Exercise description: Extract each line where the string "bodies" shows up.

Source material:
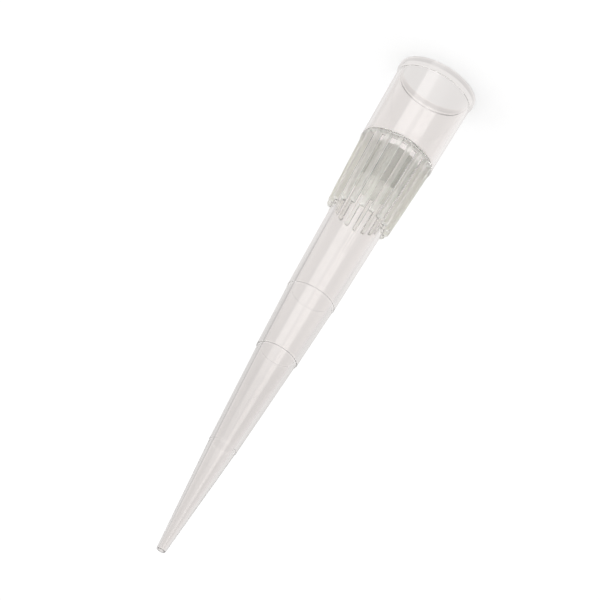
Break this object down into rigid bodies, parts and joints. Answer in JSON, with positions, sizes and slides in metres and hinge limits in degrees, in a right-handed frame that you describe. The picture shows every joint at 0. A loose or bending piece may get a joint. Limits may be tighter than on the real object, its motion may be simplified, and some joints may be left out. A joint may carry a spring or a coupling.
{
  "type": "pipette tip",
  "caption": "Clear tapered filter pipette tip: lipped collar that grips a nozzle, lengthwise fins, volume ledges, fine orifice and a porous plug.",
  "frame": {"origin": "centre of the mouth rim, in the plane that the tip stands on", "axes": "+Z along the tip's axis, from the mouth to the orifice; +X through one of the fins"},
  "size_m": [0.007, 0.007, 0.0481],
  "materials": {
    "clear_polypropylene": "clear moulded polypropylene, glossy, faintly hazy",
    "sintered_polyethylene": "porous sintered beads, matte grey"
  },
  "bodies": {
    "root": {"tip_body": "clear_polypropylene", "filter_plug": "sintered_polyethylene"}
  },
  "joints": []
}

Answer to the task:
Break this object down into rigid bodies, parts and joints. Answer in JSON, with positions, sizes and slides in metres and hinge limits in degrees, in a right-handed frame that you describe. The picture shows every joint at 0. A loose or bending piece may get a joint. Limits may be tighter than on the real object, its motion may be simplified, and some joints may be left out. A joint may carry a spring or a coupling.
  "bodies": {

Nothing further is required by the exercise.